Prince Alwaleed “made a statement he felt he was free to make, and the mayor was free to return his gift, and that’s what America is all about,” Ms. Britton said.
Broad Guidelines
Guidelines for accepting donations are broad, subjective, and vary from school to school, said Helen Colson, a consultant to independent schools.
In her book Philanthropy at Independent Schools, Ms. Colson outlines principles of good practice for schools to follow when raising money, including: using gifts only for the purposes for which they were intended, allowing donors to make anonymous gifts, disclosing the total amount of donations a school receives, and not accepting gifts in lieu of tuition.

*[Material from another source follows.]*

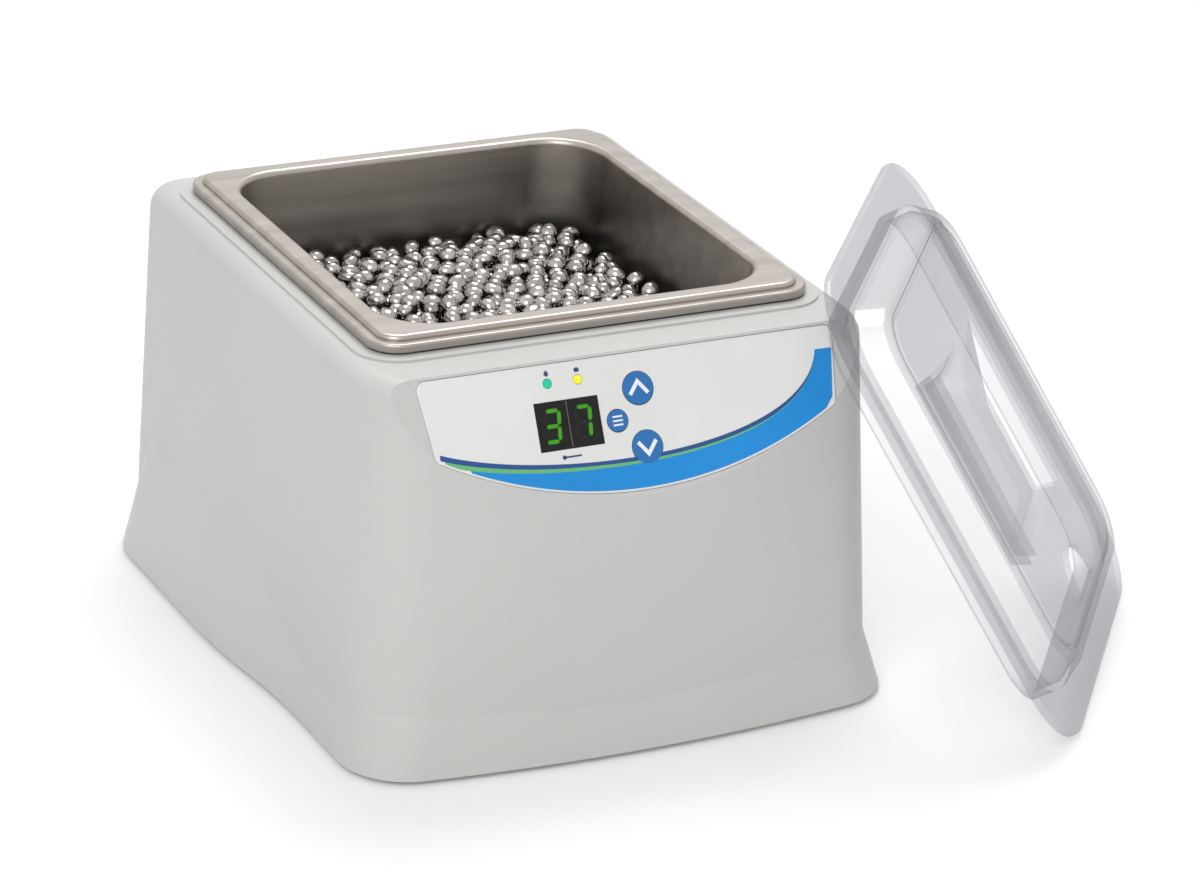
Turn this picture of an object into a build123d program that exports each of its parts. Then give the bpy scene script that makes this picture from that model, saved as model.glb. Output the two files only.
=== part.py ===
from build123d import *
import os
from math import cos, radians, sin, tan

# Bead bath: a warm well of metal beads for tubes and bottles on a laboratory bench.
# Millimetres. The origin is on the bench, under the middle of the casing's footprint, which is
# also the middle of the four feet. +Z is up, the control panel faces -Y, the power inlet +Y.

os.makedirs("parts", exist_ok=True)

# Fits
slip = 0.3            # gap between pieces that lie beside each other and don't move
seat = 0.2            # gap under a soft or loose piece that lies on another one
run = 0.25            # gap round a key in its hole

# Casing, a moulded shell
casing_depth = 239.0  # foremost point of the skirt to the flat rear
wall = 3.0
rim_z = 2.0           # lower edge of the skirt above the bench
ledge_z = 135.2       # top ledge above the bench
foot_half_width = 97.5   # half width of the body at the bench
ledge_half_width = 92.0  # half width of the body at the ledge
foot_front = -115.9   # foremost point of the body at the bench
ledge_front = -110.5  # foremost point of the body at the ledge, before the panel is cut
foot_bow = 8.3        # how far the front curves back to its corners at the bench
ledge_bow = 16.6      # the same at the ledge
front_corner_r = 26.0
rear_corner_r = 14.0
shoulder_r = 8.0      # rounding of the ledge's outer edge
platform_h = 0.8      # raised step that the pan's flange lies on
platform_margin = 4.5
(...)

Independent schools, moreover, often decline donations that have strings attached, according to Ms. Colson. “No one wants to accept a gift that changes school policy or procedure,” she said.
Many schools declined to comment on their policies regarding donations. A spokesman for St. Albans School, a prominent private school in Washington, wrote in an e-mail: “Though we do have gift-acceptance policies for all donations received, I’m afraid this is something we’re not in a position to offer insight into.”
Some experts warn of donors who may try to use the good reputation of a school or organization to better their own images.
G. Douglass Alexander, the founder and president of the Atlanta-based philanthropy-consulting firm Alexander, Haas, Martin and Partners, said serious ethical issues arise when a donor expects a lot of publicity for giving money.
“There is really very little philanthropy going on” in such situations, Mr. Alexander said.
Prince Alwaleed, who did not seek publicity for his gift to Andover, has invested heavily in many U.S.-based companies. In 2001, he was ranked the sixth-richest man in the world by Forbes magazine.
Others say it isn’t anyone’s business from whom schools accept money.
“People are free to complain,” said Steven Lee, an ethics professor at Hobart & William Smith Colleges, in Geneva, N.Y. “But there really is no moral basis for their complaint unless the money is morally tainted.” Such money would come from such sources as organized crime, Mr. Lee said.
People throughout the education community apparently are willing, however, to accept money from some donors who have gotten into trouble with the law.
For instance, the Milken Family Foundation, which has given more than $250 million to education-related initiatives since its inception in 1982, was founded by the financier Michael Milken, who served 22 months in prison after pleading guilty in 1990 to five securities and reporting violations and one charge of conspiracy. Education Week is a former recipient of grant money from the foundation.
Such questions aren’t limited to private schools. Public schools also need to be cautious when accepting donations, said Arnold F. Fege, the director of public engagement for the Washington-based Public Education Network.
“The responsibility to fund public schools lies with the taxpayers,” he said. “When money comes from elsewhere, the benefactor must not require a quid pro quo.” Donors to public schools should not, for instance, demand that a specific curriculum be taught, Mr. Fege said.
Public schools need to consider the source of donations carefully, he added. “I wouldn’t accept money,” he said, “from distillers or cigarette companies.”
Schools should establish clear policies about outside funding, Mr. Fege advised, “before they face the pressure of some disingenuous contribution.”
‘No Strings Attached’
In deciding whether to accept a gift, Andover always considers the source, according to Ms. Britton. “You don’t want to take money if you think it is ill-gotten,” she said.
The school refuses money from tobacco companies. Still, it is rare that fund-raisers at the school need to decline an objectionable gift. “Somebody who is interested in exploiting children probably wouldn’t be interested in helping a school,” Ms. Britton said.
School officials have also turned down gifts in the past, Ms. Britton continued, “if someone tried to attach a condition.” She added, “We don’t want to be hamstrung.
“If someone tried to set up a scholarship fund for boys who play tuba and are from Montana, we would try to convince people to take the condition off it, so that we could provide scholarships to the best kids, the brightest kids, and the most deserving kids.”
Prince Alwaleed’s gift, she stressed, “came with no strings attached.”